_The problem:_ Reproduce the listing below verbatim.

>> Start Data extract

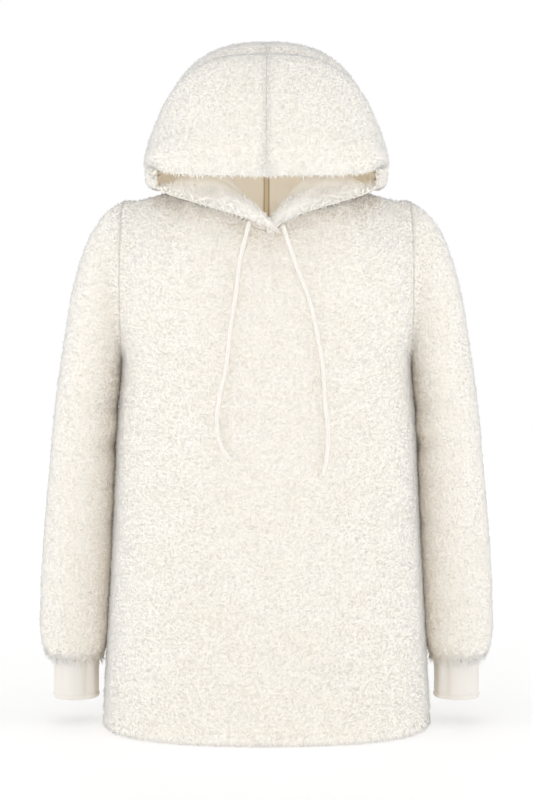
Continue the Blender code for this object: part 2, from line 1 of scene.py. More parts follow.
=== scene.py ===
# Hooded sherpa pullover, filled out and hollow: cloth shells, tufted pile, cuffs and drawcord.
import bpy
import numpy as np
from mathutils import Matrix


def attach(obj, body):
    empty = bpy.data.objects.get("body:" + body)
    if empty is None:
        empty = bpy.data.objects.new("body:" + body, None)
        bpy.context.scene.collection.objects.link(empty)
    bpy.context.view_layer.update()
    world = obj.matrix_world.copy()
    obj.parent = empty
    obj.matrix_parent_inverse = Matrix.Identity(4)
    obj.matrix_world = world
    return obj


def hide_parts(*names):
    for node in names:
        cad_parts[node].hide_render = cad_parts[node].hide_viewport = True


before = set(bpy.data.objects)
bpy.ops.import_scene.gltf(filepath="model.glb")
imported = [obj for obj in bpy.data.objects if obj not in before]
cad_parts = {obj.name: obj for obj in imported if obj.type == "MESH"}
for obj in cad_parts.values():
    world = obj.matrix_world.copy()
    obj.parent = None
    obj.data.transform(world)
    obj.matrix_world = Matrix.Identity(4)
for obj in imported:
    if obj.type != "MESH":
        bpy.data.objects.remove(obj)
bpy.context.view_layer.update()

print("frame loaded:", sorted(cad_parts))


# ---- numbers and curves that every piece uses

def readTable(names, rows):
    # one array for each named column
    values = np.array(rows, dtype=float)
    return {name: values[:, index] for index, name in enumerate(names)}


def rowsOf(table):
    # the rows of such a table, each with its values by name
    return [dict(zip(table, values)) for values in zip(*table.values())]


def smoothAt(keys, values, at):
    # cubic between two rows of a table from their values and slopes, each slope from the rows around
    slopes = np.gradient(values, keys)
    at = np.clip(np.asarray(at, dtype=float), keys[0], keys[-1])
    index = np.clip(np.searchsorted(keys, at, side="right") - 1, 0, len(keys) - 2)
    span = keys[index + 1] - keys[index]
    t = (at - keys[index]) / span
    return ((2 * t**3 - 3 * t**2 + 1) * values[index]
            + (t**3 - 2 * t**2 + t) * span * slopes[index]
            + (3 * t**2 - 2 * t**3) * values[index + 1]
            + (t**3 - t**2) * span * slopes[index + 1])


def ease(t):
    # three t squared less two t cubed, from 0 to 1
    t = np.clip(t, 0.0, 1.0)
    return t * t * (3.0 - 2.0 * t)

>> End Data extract

_Response below:_
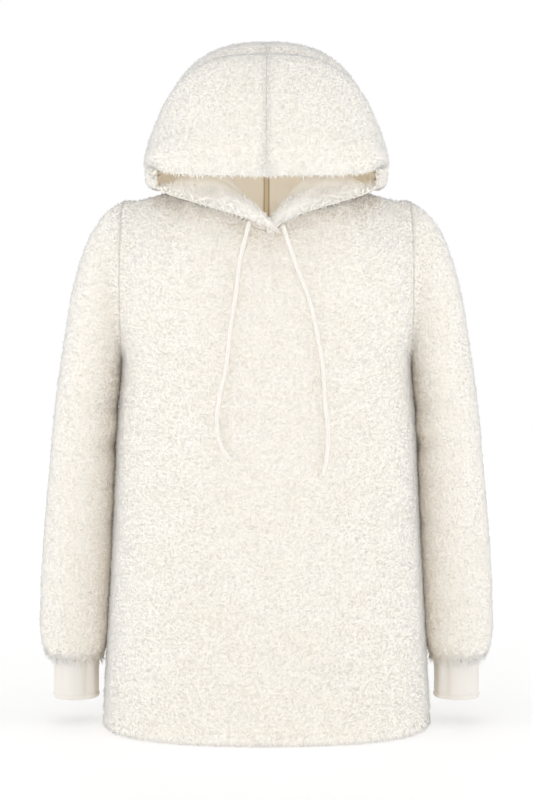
Continue the Blender code for this object: part 2, from line 1 of scene.py. More parts follow.
=== scene.py ===
# Hooded sherpa pullover, filled out and hollow: cloth shells, tufted pile, cuffs and drawcord.
import bpy
import numpy as np
from mathutils import Matrix


def attach(obj, body):
    empty = bpy.data.objects.get("body:" + body)
    if empty is None:
        empty = bpy.data.objects.new("body:" + body, None)
        bpy.context.scene.collection.objects.link(empty)
    bpy.context.view_layer.update()
    world = obj.matrix_world.copy()
    obj.parent = empty
    obj.matrix_parent_inverse = Matrix.Identity(4)
    obj.matrix_world = world
    return obj


def hide_parts(*names):
    for node in names:
        cad_parts[node].hide_render = cad_parts[node].hide_viewport = True


before = set(bpy.data.objects)
bpy.ops.import_scene.gltf(filepath="model.glb")
imported = [obj for obj in bpy.data.objects if obj not in before]
cad_parts = {obj.name: obj for obj in imported if obj.type == "MESH"}
for obj in cad_parts.values():
    world = obj.matrix_world.copy()
    obj.parent = None
    obj.data.transform(world)
    obj.matrix_world = Matrix.Identity(4)
for obj in imported:
    if obj.type != "MESH":
        bpy.data.objects.remove(obj)
bpy.context.view_layer.update()

print("frame loaded:", sorted(cad_parts))


# ---- numbers and curves that every piece uses

def readTable(names, rows):
    # one array for each named column
    values = np.array(rows, dtype=float)
    return {name: values[:, index] for index, name in enumerate(names)}


def rowsOf(table):
    # the rows of such a table, each with its values by name
    return [dict(zip(table, values)) for values in zip(*table.values())]


def smoothAt(keys, values, at):
    # cubic between two rows of a table from their values and slopes, each slope from the rows around
    slopes = np.gradient(values, keys)
    at = np.clip(np.asarray(at, dtype=float), keys[0], keys[-1])
    index = np.clip(np.searchsorted(keys, at, side="right") - 1, 0, len(keys) - 2)
    span = keys[index + 1] - keys[index]
    t = (at - keys[index]) / span
    return ((2 * t**3 - 3 * t**2 + 1) * values[index]
            + (t**3 - 2 * t**2 + t) * span * slopes[index]
            + (3 * t**2 - 2 * t**3) * values[index + 1]
            + (t**3 - t**2) * span * slopes[index + 1])


def ease(t):
    # three t squared less two t cubed, from 0 to 1
    t = np.clip(t, 0.0, 1.0)
    return t * t * (3.0 - 2.0 * t)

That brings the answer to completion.